NZ's appetite for debt
The recent appetite for New Zealand's debt market has been a key feature of market health, with growth driven by the listing of corporate bonds, and structured and hybrid debt securities.
Total debt market capitalisation has grown from $7b in 2006 to more than $25b in 2016, a compound annual growth rate of 13 per cent.
The total number of listed debt securities increased by 20.9 per cent in the first quarter of 2017, and follows 20.2 per cent growth in 2016. This emphasises that the NZDX continues to meet the needs of the market extremely well, while highlighting its attractiveness and accessibility as a capital raising option following the implementation of the FMCA.
Dairy derivatives development
In 2010, NZX launched a range of futures and options dedicated to exported dairy ingredients, and more recently New Zealand dollar liquid milk contracts.
NZX is now home to the fastest growing derivatives market for global dairy ingredients (see graphic opposite).
Last month, overall volume on NZX's dairy derivatives market climbed 268 per cent on the previous corresponding period, and reached a new record for open interest of over 50,000 contracts.
NZX is now home to the fastest-growing derivatives market for global dairy ingredients.
That comes on the back of new highs reached a month earlier when the market experienced its busiest ever first quarter in futures, with total volume traded up 130 per cent on the corresponding period.
The success of this market reflects New Zealand's importance in the global dairy supply chain. Not only does it create new global opportunities, but with the launch of liquid milk contracts it also provides local dairy farmers with the opportunity to better manage their risk, which has a direct effect on the health of New Zealand's economy.

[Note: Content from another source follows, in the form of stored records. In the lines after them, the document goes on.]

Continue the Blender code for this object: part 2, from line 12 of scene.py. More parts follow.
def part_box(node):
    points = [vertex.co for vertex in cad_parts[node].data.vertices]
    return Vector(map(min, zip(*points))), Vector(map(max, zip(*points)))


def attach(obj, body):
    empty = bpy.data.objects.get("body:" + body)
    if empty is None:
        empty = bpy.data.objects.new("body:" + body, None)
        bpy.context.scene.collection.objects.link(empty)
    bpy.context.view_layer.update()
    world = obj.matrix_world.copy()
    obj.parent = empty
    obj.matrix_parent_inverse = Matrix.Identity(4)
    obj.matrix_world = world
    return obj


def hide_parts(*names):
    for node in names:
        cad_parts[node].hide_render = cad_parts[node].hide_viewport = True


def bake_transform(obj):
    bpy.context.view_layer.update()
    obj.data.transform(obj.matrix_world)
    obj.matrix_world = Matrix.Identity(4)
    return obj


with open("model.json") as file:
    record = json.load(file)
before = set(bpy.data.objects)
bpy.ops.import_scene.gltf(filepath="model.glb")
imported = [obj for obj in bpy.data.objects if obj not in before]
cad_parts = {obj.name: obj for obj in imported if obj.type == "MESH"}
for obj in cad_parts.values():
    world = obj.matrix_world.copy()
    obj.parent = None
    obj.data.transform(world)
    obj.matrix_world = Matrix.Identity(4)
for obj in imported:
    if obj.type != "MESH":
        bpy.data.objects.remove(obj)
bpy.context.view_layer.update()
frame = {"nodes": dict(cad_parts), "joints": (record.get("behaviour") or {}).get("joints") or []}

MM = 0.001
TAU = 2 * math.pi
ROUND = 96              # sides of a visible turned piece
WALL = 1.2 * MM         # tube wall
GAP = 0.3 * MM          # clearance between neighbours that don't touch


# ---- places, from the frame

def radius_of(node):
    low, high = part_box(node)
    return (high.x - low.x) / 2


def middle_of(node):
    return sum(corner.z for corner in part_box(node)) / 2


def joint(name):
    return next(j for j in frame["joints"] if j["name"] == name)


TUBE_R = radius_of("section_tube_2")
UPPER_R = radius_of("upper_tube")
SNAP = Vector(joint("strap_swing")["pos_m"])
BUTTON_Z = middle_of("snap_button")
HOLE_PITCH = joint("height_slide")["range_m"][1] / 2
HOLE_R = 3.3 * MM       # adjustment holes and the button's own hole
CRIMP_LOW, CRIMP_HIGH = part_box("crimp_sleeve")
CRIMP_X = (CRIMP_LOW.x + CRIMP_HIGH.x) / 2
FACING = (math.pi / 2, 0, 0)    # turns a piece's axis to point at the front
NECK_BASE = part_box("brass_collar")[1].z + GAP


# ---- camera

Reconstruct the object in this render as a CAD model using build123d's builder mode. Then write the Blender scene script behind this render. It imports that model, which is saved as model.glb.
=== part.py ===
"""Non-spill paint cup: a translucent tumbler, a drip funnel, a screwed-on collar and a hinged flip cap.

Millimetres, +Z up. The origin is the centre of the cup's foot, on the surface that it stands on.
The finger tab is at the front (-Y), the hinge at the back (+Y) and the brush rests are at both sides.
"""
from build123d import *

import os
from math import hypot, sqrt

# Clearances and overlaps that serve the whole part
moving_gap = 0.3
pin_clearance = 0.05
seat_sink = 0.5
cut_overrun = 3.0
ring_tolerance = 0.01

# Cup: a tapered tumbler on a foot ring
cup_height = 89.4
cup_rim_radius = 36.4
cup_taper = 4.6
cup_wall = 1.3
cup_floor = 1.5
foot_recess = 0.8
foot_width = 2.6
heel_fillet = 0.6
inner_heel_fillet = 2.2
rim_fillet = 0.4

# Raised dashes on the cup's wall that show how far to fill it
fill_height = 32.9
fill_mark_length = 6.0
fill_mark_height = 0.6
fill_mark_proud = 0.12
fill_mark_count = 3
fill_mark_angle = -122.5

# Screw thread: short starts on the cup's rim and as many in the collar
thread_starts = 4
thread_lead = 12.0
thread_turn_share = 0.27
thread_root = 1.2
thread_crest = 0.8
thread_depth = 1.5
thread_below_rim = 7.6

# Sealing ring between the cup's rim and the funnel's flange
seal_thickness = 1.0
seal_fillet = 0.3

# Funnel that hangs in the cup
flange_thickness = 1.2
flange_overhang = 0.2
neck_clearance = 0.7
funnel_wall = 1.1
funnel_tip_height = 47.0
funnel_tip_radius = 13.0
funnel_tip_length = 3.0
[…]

Creating a holistic picture
The trends stated above capture the development and strength of New Zealand's capital markets, while reinforcing NZX's view that it is important to view market health in the context of long term trends across asset classes, not short term selected statistics to suit news cycles.
These statistics help to create a holistic picture of the critical role stock exchanges play in funding growth for listed companies, which in turn creates jobs for the economy and wealth for investors.
This also fuels the growth of investment funds, which are critical to supporting the future superannuation needs of all New Zealanders.
Though global and local economic cycles have provided a tail wind for our markets over recent years, coordinated market development efforts have played a crucial role in allowing them to flourish.
One of the tangible outputs of this was the development of the FMCA. The Government's share offer programme was also a significant contributor. Both initiatives came out of the Capital Markets Development Task Force, which developed a series of recommendations to broaden and deepen our markets ecosystem and benefit the New Zealand economy.
The impact of the Task Force's initiatives are still highly visible today. Their efforts have added to the quality of investment options and products available on our markets, improved liquidity, and most importantly encouraged more people to invest.
Market engagement
As a licensed market operator, NZX serves at the centre of New Zealand's capital markets. The team at NZX have a responsibility to proactively engage with the market to address the needs of our customers, who include investors, companies, market participants, and other industry participants. Educating companies about the benefits of listing is also a key focus for NZX in 2017.
Last week we published an updated NZX Corporate Governance Code, which represents a significant step forward for New Zealand's corporate governance reporting requirements, with the recommendations reflecting internationally accepted practices.
The Code brings together the industry's views to establish a framework around its strong performance corporate governance practices that is intended to better protect the interests of and provide long term value to shareholders, while seeking to reduce the cost of capital for issuers. Its overall aim is to increase confidence and drive greater market participation.
We will soon deliver the outcome of a review of our Participant Rules, which seeks to strike an appropriate balance between enhancing NZX's supervision and surveillance capabilities, and managing the compliance burdens for participants.
Market engagement in both reviews exceeded expectations, reflecting the industry's commitment to and need for effective regulatory infrastructure, and NZX's key leadership role in the markets.
NZX will this year begin the first substantial review of its listing rules since 2003, which will build upon this engagement. Effective listing rules are core to promoting integrity and participation in our markets.
The review will consider the current settings for smaller listed companies and assess our market structure to determine how we might list a wider range of financial products.
NZX is committed to creating a collaborative culture at the core of our markets ecosystem, because we understand our market's success depends on a range of stakeholders, and the architecture of our capital markets must meet the needs of all our customers.